= Given information =
---

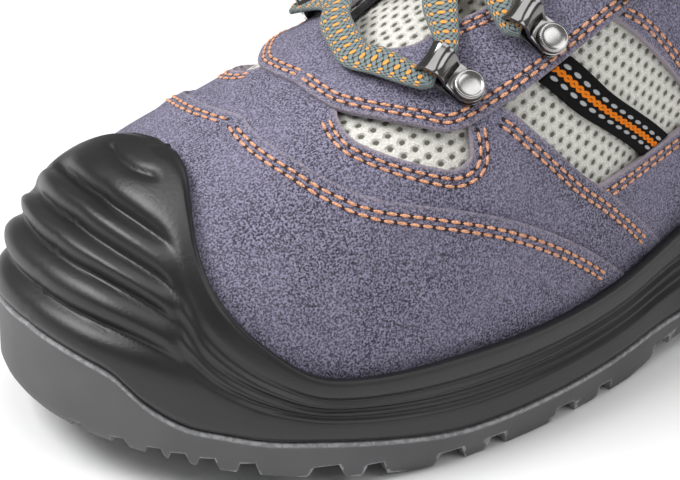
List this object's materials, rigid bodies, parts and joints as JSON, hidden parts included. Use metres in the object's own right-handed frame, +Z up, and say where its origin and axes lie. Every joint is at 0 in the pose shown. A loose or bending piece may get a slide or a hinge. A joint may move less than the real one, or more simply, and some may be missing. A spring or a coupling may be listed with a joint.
{
  "type": "safety sneaker",
  "caption": "Low safety shoe for the left foot with a moulded toe bumper, lugged outsole, suede overlays on mesh, padded collar and laces through metal loops",
  "frame": {"origin": "On the floor at the heel rest, midway along the heel tread, on the shoe's middle line", "axes": "+X from heel to toe, +Y to the outer side of the left foot, +Z up"},
  "size_m": [0.303, 0.1119, 0.1336],
  "materials": {
    "outsole_rubber": "matt moulded rubber",
    "midsole_foam": "half-gloss moulded polyurethane",
    "suede": "fine nap",
    "mesh_textile": "open knitted mesh",
    "lining": "brushed textile",
    "ribbon_webbing": "woven tape",
    "lace_cord": "flat braid",
    "loop_metal": "polished dark nickel"
  },
  "bodies": {
    "root": {"outsole": "outsole_rubber", "midsole": "midsole_foam", "insole": "lining", "upper": "mesh_textile", "toe_panel": "suede", "vamp_panel": "suede", "quarter_outer": "suede", "quarter_inner": "suede", "eyestay": "suede", "heel_counter": "suede", "collar_cuff": "lining", "ribbon_outer": "ribbon_webbing", "ribbon_inner": "ribbon_webbing", "tongue": "mesh_textile", "lace_loop_outer_1": "loop_metal", "lace_loop_outer_2": "loop_metal", "lace_loop_outer_3": "loop_metal", "lace_loop_outer_4": "loop_metal", "lace_loop_inner_1": "loop_metal", "lace_loop_inner_2": "loop_metal", "lace_loop_inner_3": "loop_metal", "lace_loop_inner_4": "loop_metal", "rivet_outer_1": "loop_metal", "rivet_outer_2": "loop_metal", "rivet_outer_3": "loop_metal", "rivet_outer_4": "loop_metal", "rivet_inner_1": "loop_metal", "rivet_inner_2": "loop_metal", "rivet_inner_3": "loop_metal", "rivet_inner_4": "loop_metal", "lace": "lace_cord"}
  },
  "joints": []
}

---

= What the task requires =
Write the material out exactly, with nothing left out.

= The reply =
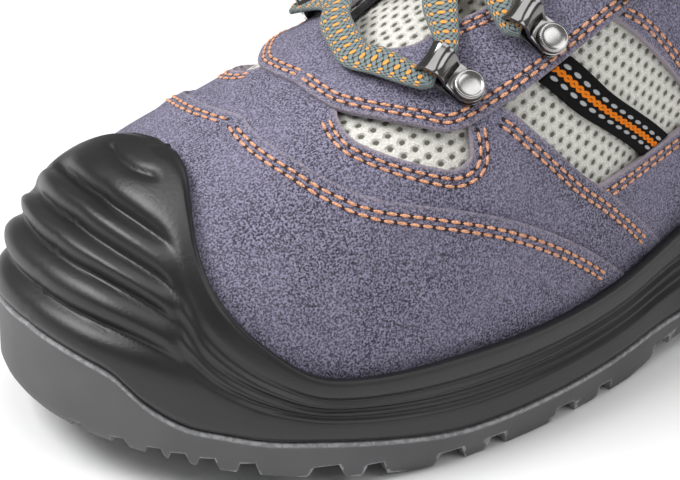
List this object's materials, rigid bodies, parts and joints as JSON, hidden parts included. Use metres in the object's own right-handed frame, +Z up, and say where its origin and axes lie. Every joint is at 0 in the pose shown. A loose or bending piece may get a slide or a hinge. A joint may move less than the real one, or more simply, and some may be missing. A spring or a coupling may be listed with a joint.
{
  "type": "safety sneaker",
  "caption": "Low safety shoe for the left foot with a moulded toe bumper, lugged outsole, suede overlays on mesh, padded collar and laces through metal loops",
  "frame": {"origin": "On the floor at the heel rest, midway along the heel tread, on the shoe's middle line", "axes": "+X from heel to toe, +Y to the outer side of the left foot, +Z up"},
  "size_m": [0.303, 0.1119, 0.1336],
  "materials": {
    "outsole_rubber": "matt moulded rubber",
    "midsole_foam": "half-gloss moulded polyurethane",
    "suede": "fine nap",
    "mesh_textile": "open knitted mesh",
    "lining": "brushed textile",
    "ribbon_webbing": "woven tape",
    "lace_cord": "flat braid",
    "loop_metal": "polished dark nickel"
  },
  "bodies": {
    "root": {"outsole": "outsole_rubber", "midsole": "midsole_foam", "insole": "lining", "upper": "mesh_textile", "toe_panel": "suede", "vamp_panel": "suede", "quarter_outer": "suede", "quarter_inner": "suede", "eyestay": "suede", "heel_counter": "suede", "collar_cuff": "lining", "ribbon_outer": "ribbon_webbing", "ribbon_inner": "ribbon_webbing", "tongue": "mesh_textile", "lace_loop_outer_1": "loop_metal", "lace_loop_outer_2": "loop_metal", "lace_loop_outer_3": "loop_metal", "lace_loop_outer_4": "loop_metal", "lace_loop_inner_1": "loop_metal", "lace_loop_inner_2": "loop_metal", "lace_loop_inner_3": "loop_metal", "lace_loop_inner_4": "loop_metal", "rivet_outer_1": "loop_metal", "rivet_outer_2": "loop_metal", "rivet_outer_3": "loop_metal", "rivet_outer_4": "loop_metal", "rivet_inner_1": "loop_metal", "rivet_inner_2": "loop_metal", "rivet_inner_3": "loop_metal", "rivet_inner_4": "loop_metal", "lace": "lace_cord"}
  },
  "joints": []
}